* Job
Repeat verbatim, and only, the lines of the data below, beginning at the line that contains "make_top_seam()" and stopping after the line that contains "obj.matrix_parent_inverse = Matrix.Identity(4)".

* Data section
--- Begin ---

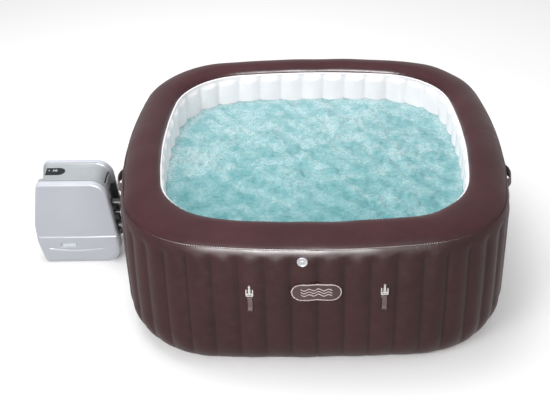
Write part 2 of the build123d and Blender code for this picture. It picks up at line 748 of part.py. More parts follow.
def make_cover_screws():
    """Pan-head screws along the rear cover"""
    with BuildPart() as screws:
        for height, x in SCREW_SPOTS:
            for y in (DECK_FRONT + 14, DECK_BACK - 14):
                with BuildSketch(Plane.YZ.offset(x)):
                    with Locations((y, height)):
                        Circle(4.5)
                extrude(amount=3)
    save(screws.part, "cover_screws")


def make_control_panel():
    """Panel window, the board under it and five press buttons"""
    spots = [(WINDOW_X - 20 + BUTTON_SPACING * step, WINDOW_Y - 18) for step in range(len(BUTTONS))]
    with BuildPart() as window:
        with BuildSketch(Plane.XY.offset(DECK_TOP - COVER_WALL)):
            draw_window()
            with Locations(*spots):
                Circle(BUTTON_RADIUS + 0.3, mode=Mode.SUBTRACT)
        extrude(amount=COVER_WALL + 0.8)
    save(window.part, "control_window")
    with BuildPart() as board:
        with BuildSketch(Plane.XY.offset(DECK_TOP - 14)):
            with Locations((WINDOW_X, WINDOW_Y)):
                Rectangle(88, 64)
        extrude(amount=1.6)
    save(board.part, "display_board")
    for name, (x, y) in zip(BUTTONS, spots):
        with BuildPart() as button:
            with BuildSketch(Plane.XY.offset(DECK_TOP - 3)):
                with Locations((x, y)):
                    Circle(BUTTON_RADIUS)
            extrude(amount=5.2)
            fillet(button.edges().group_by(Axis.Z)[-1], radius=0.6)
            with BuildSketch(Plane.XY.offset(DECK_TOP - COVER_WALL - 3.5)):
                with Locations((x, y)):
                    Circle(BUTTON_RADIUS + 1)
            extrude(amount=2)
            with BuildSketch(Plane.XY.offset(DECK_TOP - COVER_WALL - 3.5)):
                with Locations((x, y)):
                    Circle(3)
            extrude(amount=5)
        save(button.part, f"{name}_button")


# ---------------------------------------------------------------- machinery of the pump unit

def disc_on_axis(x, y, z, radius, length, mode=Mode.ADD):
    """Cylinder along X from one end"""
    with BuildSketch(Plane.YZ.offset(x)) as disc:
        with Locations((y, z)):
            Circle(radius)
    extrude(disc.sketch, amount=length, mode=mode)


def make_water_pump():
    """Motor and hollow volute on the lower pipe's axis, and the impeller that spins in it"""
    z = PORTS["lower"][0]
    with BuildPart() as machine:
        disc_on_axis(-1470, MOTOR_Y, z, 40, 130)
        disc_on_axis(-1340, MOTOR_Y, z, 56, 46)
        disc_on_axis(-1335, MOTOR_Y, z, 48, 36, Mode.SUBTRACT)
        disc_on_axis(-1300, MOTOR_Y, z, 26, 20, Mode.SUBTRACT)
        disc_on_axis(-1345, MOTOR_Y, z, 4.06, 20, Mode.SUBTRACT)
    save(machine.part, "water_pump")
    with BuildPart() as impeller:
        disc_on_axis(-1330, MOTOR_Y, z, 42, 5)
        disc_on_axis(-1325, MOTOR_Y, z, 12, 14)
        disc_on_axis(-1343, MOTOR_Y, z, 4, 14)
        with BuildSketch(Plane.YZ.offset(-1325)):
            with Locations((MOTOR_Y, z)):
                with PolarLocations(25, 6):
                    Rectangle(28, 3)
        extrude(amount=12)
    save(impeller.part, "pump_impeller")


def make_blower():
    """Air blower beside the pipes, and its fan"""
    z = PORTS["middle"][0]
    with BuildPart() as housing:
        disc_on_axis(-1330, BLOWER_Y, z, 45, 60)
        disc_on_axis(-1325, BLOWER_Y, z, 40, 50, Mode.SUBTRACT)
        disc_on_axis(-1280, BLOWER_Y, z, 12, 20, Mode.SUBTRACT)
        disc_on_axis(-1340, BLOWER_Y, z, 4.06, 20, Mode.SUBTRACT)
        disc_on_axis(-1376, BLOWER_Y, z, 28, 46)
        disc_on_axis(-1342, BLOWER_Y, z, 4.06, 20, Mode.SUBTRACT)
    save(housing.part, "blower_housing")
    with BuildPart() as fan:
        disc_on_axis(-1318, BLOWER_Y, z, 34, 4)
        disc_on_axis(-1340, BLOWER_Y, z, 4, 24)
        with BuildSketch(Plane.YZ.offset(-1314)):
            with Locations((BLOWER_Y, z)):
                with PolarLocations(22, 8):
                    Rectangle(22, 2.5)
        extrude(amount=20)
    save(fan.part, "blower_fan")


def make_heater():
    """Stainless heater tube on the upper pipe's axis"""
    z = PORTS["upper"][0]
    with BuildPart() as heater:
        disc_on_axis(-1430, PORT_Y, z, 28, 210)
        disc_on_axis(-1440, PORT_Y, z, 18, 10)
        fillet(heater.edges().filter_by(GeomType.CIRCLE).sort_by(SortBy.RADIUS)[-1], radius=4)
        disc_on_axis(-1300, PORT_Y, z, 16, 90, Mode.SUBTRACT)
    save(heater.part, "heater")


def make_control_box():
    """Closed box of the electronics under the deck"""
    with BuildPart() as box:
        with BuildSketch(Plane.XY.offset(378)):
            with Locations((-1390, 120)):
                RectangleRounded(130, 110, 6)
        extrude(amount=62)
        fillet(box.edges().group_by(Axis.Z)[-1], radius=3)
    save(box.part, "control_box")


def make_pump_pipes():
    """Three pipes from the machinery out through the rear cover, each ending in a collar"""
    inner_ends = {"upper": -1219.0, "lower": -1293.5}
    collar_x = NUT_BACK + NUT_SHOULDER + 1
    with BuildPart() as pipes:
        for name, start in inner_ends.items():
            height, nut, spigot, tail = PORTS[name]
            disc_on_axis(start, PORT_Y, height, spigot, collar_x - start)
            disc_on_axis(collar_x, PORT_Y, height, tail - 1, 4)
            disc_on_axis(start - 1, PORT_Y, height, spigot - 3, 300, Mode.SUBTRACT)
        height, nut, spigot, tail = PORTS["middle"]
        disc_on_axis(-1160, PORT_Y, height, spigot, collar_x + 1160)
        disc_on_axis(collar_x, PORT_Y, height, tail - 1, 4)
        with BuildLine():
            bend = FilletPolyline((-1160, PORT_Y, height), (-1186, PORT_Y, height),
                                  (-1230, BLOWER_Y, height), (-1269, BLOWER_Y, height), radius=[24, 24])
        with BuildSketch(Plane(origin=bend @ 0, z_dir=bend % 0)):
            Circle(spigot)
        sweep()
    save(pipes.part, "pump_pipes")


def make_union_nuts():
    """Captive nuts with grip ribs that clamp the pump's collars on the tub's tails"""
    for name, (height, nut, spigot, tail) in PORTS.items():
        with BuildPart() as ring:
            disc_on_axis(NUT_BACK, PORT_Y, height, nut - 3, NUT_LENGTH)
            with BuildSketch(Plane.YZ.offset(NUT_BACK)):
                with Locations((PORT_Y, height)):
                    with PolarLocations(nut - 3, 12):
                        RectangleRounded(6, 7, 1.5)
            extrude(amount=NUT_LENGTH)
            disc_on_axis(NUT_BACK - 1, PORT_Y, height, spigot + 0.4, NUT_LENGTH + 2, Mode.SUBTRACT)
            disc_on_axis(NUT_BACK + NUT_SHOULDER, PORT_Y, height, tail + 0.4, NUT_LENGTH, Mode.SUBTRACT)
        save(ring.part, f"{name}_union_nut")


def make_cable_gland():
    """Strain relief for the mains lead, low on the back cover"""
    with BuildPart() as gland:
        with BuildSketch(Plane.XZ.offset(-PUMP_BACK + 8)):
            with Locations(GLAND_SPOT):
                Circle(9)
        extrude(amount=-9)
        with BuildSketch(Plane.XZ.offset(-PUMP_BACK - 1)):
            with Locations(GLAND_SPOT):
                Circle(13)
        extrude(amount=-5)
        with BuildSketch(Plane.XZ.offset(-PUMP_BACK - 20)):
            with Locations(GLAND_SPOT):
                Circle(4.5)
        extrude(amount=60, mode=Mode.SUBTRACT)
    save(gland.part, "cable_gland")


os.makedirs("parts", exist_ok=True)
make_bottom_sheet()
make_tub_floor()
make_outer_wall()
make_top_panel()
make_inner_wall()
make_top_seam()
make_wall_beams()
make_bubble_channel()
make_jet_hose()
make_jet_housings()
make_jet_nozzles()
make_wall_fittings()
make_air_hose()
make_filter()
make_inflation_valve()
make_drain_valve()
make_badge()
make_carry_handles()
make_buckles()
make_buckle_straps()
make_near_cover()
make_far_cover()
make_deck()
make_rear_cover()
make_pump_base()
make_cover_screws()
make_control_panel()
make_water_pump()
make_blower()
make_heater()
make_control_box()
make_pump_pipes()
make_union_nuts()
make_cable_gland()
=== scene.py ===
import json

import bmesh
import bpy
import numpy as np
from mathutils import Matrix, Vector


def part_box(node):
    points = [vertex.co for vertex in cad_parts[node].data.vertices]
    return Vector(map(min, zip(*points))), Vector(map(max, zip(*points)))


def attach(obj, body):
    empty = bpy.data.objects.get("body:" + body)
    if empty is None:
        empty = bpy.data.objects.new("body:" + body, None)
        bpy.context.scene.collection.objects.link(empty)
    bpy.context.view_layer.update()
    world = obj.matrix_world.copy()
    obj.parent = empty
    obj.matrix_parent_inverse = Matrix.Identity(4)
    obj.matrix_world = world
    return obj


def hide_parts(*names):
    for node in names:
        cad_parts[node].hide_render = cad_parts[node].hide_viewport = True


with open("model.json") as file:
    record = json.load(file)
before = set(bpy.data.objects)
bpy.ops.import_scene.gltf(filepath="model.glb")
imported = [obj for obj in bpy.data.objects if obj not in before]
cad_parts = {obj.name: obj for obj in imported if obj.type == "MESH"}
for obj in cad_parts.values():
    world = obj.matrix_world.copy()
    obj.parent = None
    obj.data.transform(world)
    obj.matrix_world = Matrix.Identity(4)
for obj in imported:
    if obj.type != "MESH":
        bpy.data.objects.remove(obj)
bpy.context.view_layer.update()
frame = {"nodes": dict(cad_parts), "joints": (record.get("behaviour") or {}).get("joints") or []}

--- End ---

* Answer below
make_top_seam()
make_wall_beams()
make_bubble_channel()
make_jet_hose()
make_jet_housings()
make_jet_nozzles()
make_wall_fittings()
make_air_hose()
make_filter()
make_inflation_valve()
make_drain_valve()
make_badge()
make_carry_handles()
make_buckles()
make_buckle_straps()
make_near_cover()
make_far_cover()
make_deck()
make_rear_cover()
make_pump_base()
make_cover_screws()
make_control_panel()
make_water_pump()
make_blower()
make_heater()
make_control_box()
make_pump_pipes()
make_union_nuts()
make_cable_gland()
=== scene.py ===
import json

import bmesh
import bpy
import numpy as np
from mathutils import Matrix, Vector


def part_box(node):
    points = [vertex.co for vertex in cad_parts[node].data.vertices]
    return Vector(map(min, zip(*points))), Vector(map(max, zip(*points)))


def attach(obj, body):
    empty = bpy.data.objects.get("body:" + body)
    if empty is None:
        empty = bpy.data.objects.new("body:" + body, None)
        bpy.context.scene.collection.objects.link(empty)
    bpy.context.view_layer.update()
    world = obj.matrix_world.copy()
    obj.parent = empty
    obj.matrix_parent_inverse = Matrix.Identity(4)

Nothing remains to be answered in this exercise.